If surplus countries increased infrastructure investment or raised expenditures, output and interest rates would both rise. But if governments are preoccupied with building buffers, no such effect is possible. In this respect, the problem of safe assets has been exacerbated by the policy responses of countries that have proactively sought to build fiscal buffers and accumulate current account surpluses. The effect has been a “paradox of prudence” in which, by acting to protect themselves against the effects of a potential crisis, these countries increase the probability of a crisis. In the prevailing low-interest rate environment, countries with current account surpluses have withdrawn aggregate demand from the global economy, as the accumulation of savings stockpiled in the so-called safe assets of a few highly rated issuers.
This paradox of prudence on the part of authorities is a close cousin to Keynes’s paradox of thrift.

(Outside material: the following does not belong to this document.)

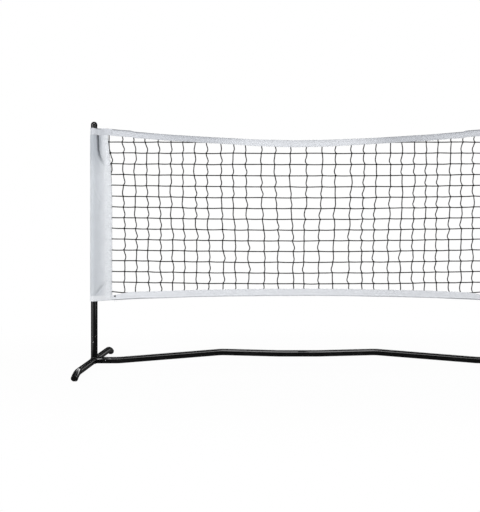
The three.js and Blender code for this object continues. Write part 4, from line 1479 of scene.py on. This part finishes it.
# %% The columns and rows
chance = random.Random(11)
MIDDLE_PITCH, MIDDLE_COLUMNS = 53.5 * mm, 7
OUTER_PITCH, OUTER_COLUMNS = 46.7 * mm, 8
ROWS = 14
ROW_SLACK = 7.5 * mm                  # how far the middle of a row hangs below its ends
LAST_ROW = 24 * mm                    # height of the last row over the hem
LAST_ROW_LIFT = 9 * mm                # how much higher it is beside the sleeves
LAST_ROW_BEND = (0.66, 0.70)          # distances from the middle over which it rises

right_half = [MIDDLE_PITCH * (i + 0.5) for i in range(MIDDLE_COLUMNS)]
right_half += [right_half[-1] + OUTER_PITCH * (i + 1) for i in range(OUTER_COLUMNS)]
COLUMNS = 2 * len(right_half)
print("columns from", round(right_half[0] * 1000), "to", round(right_half[-1] * 1000), "mm out")

# %% How the columns stray from their places
DRIFT = (0, 4, 4, 11, 7, 0, 1, 0, 1, -1, -2, -1, -3, -4, 0)    # mm outwards, column by column
LEAN, LEANING = 5.5 * mm, (0.45, 0.6)     # the top row pulls the outer columns outwards
SWING = 7.4 * mm                      # out above SWING_MIDDLE and in below it
SWING_REACH = 1.0                     # where the swing would fade out, beyond the posts
SWING_MIDDLE, SWING_LENGTH = 0.57, 0.72
FLAP_ENTRY = (0.13, 0.18)             # below the top, where the outermost column goes into the flap
EDGE_BESIDE = 2 * mm                  # how far beside the flap's edge it is above that
EDGE_INSIDE = 6 * mm                  # and how much further in below
JITTER_X, JITTER_Z = 1.8, 0.8         # mm, how far off its place a knot may be


def row_height(j, x):
    """Height of row j: the middle rows hang, and the last one is caught in the bottom tape."""
    if j == ROWS:
        return hem_edge(x) + LAST_ROW + LAST_ROW_LIFT * swell(abs(x), *LAST_ROW_BEND)
    return ROW_TOP - j * ROW_PITCH - ROW_SLACK * swell(j, -1, 5) * (1 - (x / NET_HALF) ** 2)


def column_place(n, j, z):
    """How far out column n of one side is at row j. The outermost goes into the sleeve's flap."""
    if n == len(right_half) - 1:
        inside = swell(SLEEVE_TOP - z, *FLAP_ENTRY)
        return POST_X - flap_at(z) - EDGE_BESIDE + EDGE_INSIDE * inside
    lean = LEAN * swell(right_half[n], *LEANING) if j == 0 else 0
    wave = math.sin(2 * math.pi * (z - SWING_MIDDLE) / SWING_LENGTH)
    swing = SWING * (1 - right_half[n] / SWING_REACH) * wave
    return right_half[n] + DRIFT[n] * mm + lean + swing


# %% Where the knots are
knots = {}
for i in range(COLUMNS):
    way = -1 if i < len(right_half) else 1
    n = i - len(right_half) if way > 0 else len(right_half) - 1 - i
    for j in range(ROWS + 1):
        z = row_height(j, right_half[n])
        x = way * column_place(n, j, z) + chance.uniform(-JITTER_X, JITTER_X) * mm
        knots[i, j] = Vector((x, 0, z + chance.uniform(-JITTER_Z, JITTER_Z) * mm))
print("net:", COLUMNS, "columns,", ROWS + 1, "rows")

# %% The strands
TUCK = 8 * mm                         # twine sewn into the tapes
TWINE, FLATNESS = 2.05 * mm, 0.63     # half width, and depth for that width
BOWS = (4.2, 3.6, 5.4, 2.4, 4.6, -2.2, 0.8)    # mm sideways between two knots, one at random
KNOT_CLEAR = 4 * mm                   # a strand leaves out a knot nearer to its end than this
ROW_END = 3 * mm                      # the rows end this far inside the net's outer edge


def net_top(x):
    return top_edge(x) - TOP_TAPE + TUCK


def net_bottom(x):
    return hem_edge(x) + BOTTOM_TAPE - TUCK


def strand_up(i):
    """Points down one upright strand, from the top tape through its knots to the bottom tape."""
    x = knots[i, ROWS // 2].x
    top, bottom = net_top(x), net_bottom(x)
    column = [knots[i, j] for j in range(ROWS + 1)]
    stops = [knot for knot in column if bottom + KNOT_CLEAR < knot.z < top - KNOT_CLEAR]
    stops = [Vector((stops[0].x, 0, top))] + stops + [Vector((stops[-1].x, 0, bottom))]
    points = []
    toward = 1 if x < 0 else -1       # most strands bow towards the middle of the net
    for a, b in zip(stops, stops[1:]):
        height = a.z - b.z
        bow = toward * chance.choice(BOWS) * mm * min(height / ROW_PITCH, 1)
        if i in (0, COLUMNS - 1):     # inside the flap the cloth holds the strand straight
            bow *= 1 - swell(SLEEVE_TOP - a.z, *FLAP_ENTRY)
        skew = chance.uniform(0.7, 1.7)
        count = max(round(8 * height / ROW_PITCH), 2)
        for k in range(count):
            t = k / count
            side = bow * math.sin(math.pi * t ** skew) * (1 - 0.25 * math.sin(2 * math.pi * t))
            depth = 0.5 * mm * noise.noise(Vector((x * 20, i, (a.z - height * t) * 30)))
            points.append(a.lerp(b, t) + Vector((side, depth, 0)))
    points.append(stops[-1])
    return points


def strand_along(j):
    """Points along one row, from sleeve to sleeve, in the runs that lie outside the top tape."""
    left, right = [Vector((way * (NET_HALF - ROW_END), 0, row_height(j, NET_HALF)))
                   for way in (-1, 1)]
    stops = [left] + [knots[i, j] for i in range(COLUMNS)] + [right]
    runs, run = [], []
    for a, b in zip(stops, stops[1:]):
        droop = chance.uniform(-0.2, 1.0) * mm
        for k in range(5):
            t = k / 5
            point = a.lerp(b, t) - Vector((0, 0, droop * math.sin(math.pi * t)))
            if net_bottom(point.x) < point.z < net_top(point.x):
                run.append(point)
            elif run:
                runs.append(run)
                run = []
    return runs + [run + [stops[-1]]]


def twine_radius(points):
    """Twine is never quite even: it swells and thins by a tenth."""
    return lambda i: TWINE * (1 + 0.1 * noise.noise(points[i] * 60))


def pull_flat(bm):
    """Twine under load spreads sideways: this flattens it towards the net's plane."""
    bmesh.ops.scale(bm, vec=(1, FLATNESS, 1), verts=bm.verts[:])


# %% Twine up and down, and along
shape = bmesh.new()
for i in range(COLUMNS):
    line = strand_up(i)
    thread_tube(shape, line, twine_radius(line), 6)
for way in (-1, 1):                   # the net's side edges, sewn inside the flaps
    heights = steps(net_top(NET_HALF), net_bottom(NET_HALF), 12)
    border = [Vector((way * NET_HALF, 0, z)) for z in heights]
    thread_tube(shape, border, twine_radius(border), 6)
pull_flat(shape)
close_ends(shape)
upright_twine = piece("upright_twine", shape, net_twine, "net_twine", "net", ["net_mesh"])

shape = bmesh.new()
for j in range(ROWS + 1):
    for line in strand_along(j):
        if len(line) > 2:
            thread_tube(shape, line, twine_radius(line), 6)
pull_flat(shape)
close_ends(shape)
level_twine = piece("level_twine", shape, net_twine, "net_twine", "net", ["net_mesh"])
print("twine faces:", len(upright_twine.data.polygons) + len(level_twine.data.polygons))

# %% [markdown]
# At each crossing the upright strand is tied round the row. From a distance a knot is a dark
# lump twice as wide as the twine, and close up it shows turns of twine. A ball would look like a
# bead, so each knot is two short turns wrapped over each other on the slant.

# %% Knots
KNOT_TURN = 2.9 * mm                  # from the knot's middle to the middle of a turn
KNOT_TWINE = 1.8 * mm                 # radius of the twine in the turn
KNOT_DEPTH = 1.0 * mm                 # how far a turn stands out of the net's plane


def knot_turn(shape, centre, slant, wide):
    """One turn of twine round the crossing, tilted by slant."""
    line = []
    for k in range(7):
        a = 2 * math.pi * k / 7
        along, out = math.cos(a) * wide, math.sin(a) * KNOT_DEPTH
        line.append(centre + Vector((along * math.cos(slant), out, along * math.sin(slant))))
    thread_tube(shape, line, lambda i: KNOT_TWINE, 4, closed=True,
                flat=(math.sin(slant), 0, -math.cos(slant)))


def clear_of_tapes(knot):
    return net_bottom(knot.x) + TUCK + mm < knot.z < net_top(knot.x) - TUCK - mm


shape = bmesh.new()
tied = [knots[key] for key in sorted(knots) if clear_of_tapes(knots[key])]
for knot in tied:
    tilt = chance.uniform(0.45, 0.95) * chance.choice((-1, 1))
    knot_turn(shape, knot, tilt, KNOT_TURN)
    knot_turn(shape, knot, tilt + math.pi / 2, KNOT_TURN * 0.8)
bmesh.ops.recalc_face_normals(shape, faces=shape.faces[:])
twine_knots = piece("twine_knots", shape, net_twine, "net_twine", "net", ["net_mesh"])
print("knots:", len(tied), "faces:", len(twine_knots.data.polygons))

# %% [markdown]
# Two short ends of sewing thread hang below each eyelet, where the tape's seam was locked off and
# trimmed. They are thin strands through a few points.

# %% Thread ends below the eyelets
THREAD_START = 5 * mm                 # where the ends start, above the hem
THREAD_DROP = 12 * mm                 # how far they hang from there
THREAD_END = 0.45 * mm                # radius, before it thins towards its tip
shape = bmesh.new()
for start, lean in ((-3.5 * mm, 3.5 * mm), (2 * mm, 4.5 * mm)):
    x = EYELET_X + start
    top = hem_edge(x) + THREAD_START
    line = [Vector((x + lean * (k / 6) ** 1.5,
                    -SLEEVE_GAP - CLOTH - 0.6 * mm * math.sin(k / 2),
                    top - THREAD_DROP * k / 6)) for k in range(7)]
    thread_tube(shape, line, lambda i: THREAD_END * (1 - 0.3 * i / 6), 5)
close_ends(shape)
pair("thread_ends", shape, sewing_thread, "tape_cloth", body="net")
print("thread ends: 4")

# %% [markdown]
# ## A sleeve's cut area
# Each sheet of cloth was cut to its grid's own size: the lengths of cloth round a post or over a
# cord, before any fold or crease. A sleeve's flap edge is curved, so its cut area is summed here.

STRIPS = 100                          # the flap's edge is curved, so a sleeve is summed in strips
heights = [HEM + (k + 0.5) / STRIPS * SLEEVE_LENGTH for k in range(STRIPS)]
halves = [half_width(SLEEVE_GAP, flap_at(height)) for height in heights]
SLEEVE_AREA = 2 * sum(halves) / STRIPS * SLEEVE_LENGTH
print(f"sheets: 6, a sleeve's cut area {SLEEVE_AREA:.4f} m2")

Meanwhile, Europe faces its own unique challenges, particularly an asymmetric adjustment process in which external deficit countries have to adjust, without any corresponding presumption on adjustment by surplus countries (such as Germany) that continue to accumulate surpluses. The same pattern was observed in the early 1930s under the dysfunctional interwar gold standard, when surplus countries sterilized gold inflows, resulting in the destruction of global aggregate demand. This experience led Keynes to speak of gold as the “sterile asset” and to his advocacy of an international body to facilitate timely, orderly international adjustment. The problem today is that with exchange rates in Europe fixed by monetary union, interest rates in the core countries at the zero lower bound, and absent a fiscal union, adjustment can only be achieved through compression of aggregate demand. This combination imparts deflationary pressures to the rest of the world.
The IMF was created to deal with such problems and the Fund has laid out a convincing analysis of the problems. This is not surprising given the IMF’s excellent macro-surveillance flagship publications—the World Economic Outlook, the Global Financial Stability Report and Fiscal Monitor. But there is a seeming disconnect between the underlying messages in the flagship documents and the practice of surveillance and policy recommendations at the individual country article IV level. Better integrating the policy messages of the Fund’s macro-surveillance tools and using them to inform policy recommendations consistent with the obligations and responsibilities of membership might help revive global growth, dispelling the disillusionment that has fueled political polarization. Canada can play a useful role as advocate for strengthened “truth telling.”
Signs of increasing political polarization in many major economies point to a worrying possibility of a polarization of policies. Such an eventuality would make it very difficult to address the challenges that already confront the global economy or new challenges that will have to be tackled going forward, such as climate change. Canada can help the international community meet these challenges by providing effective leadership in the international institutions. In the first instance, this would entail playing a bridging role between country groupings in securing the legitimacy of governance arrangements and adequate funding under appropriate safeguards. Given the uncertain economic environment, however, there is also a need for strengthened surveillance by the IMF. Here, too, Canada should take the lead.
1. Kindleberger, Charles P. 1973. The World in Depression, 1929–1939. Berkeley, CA: University of California Press.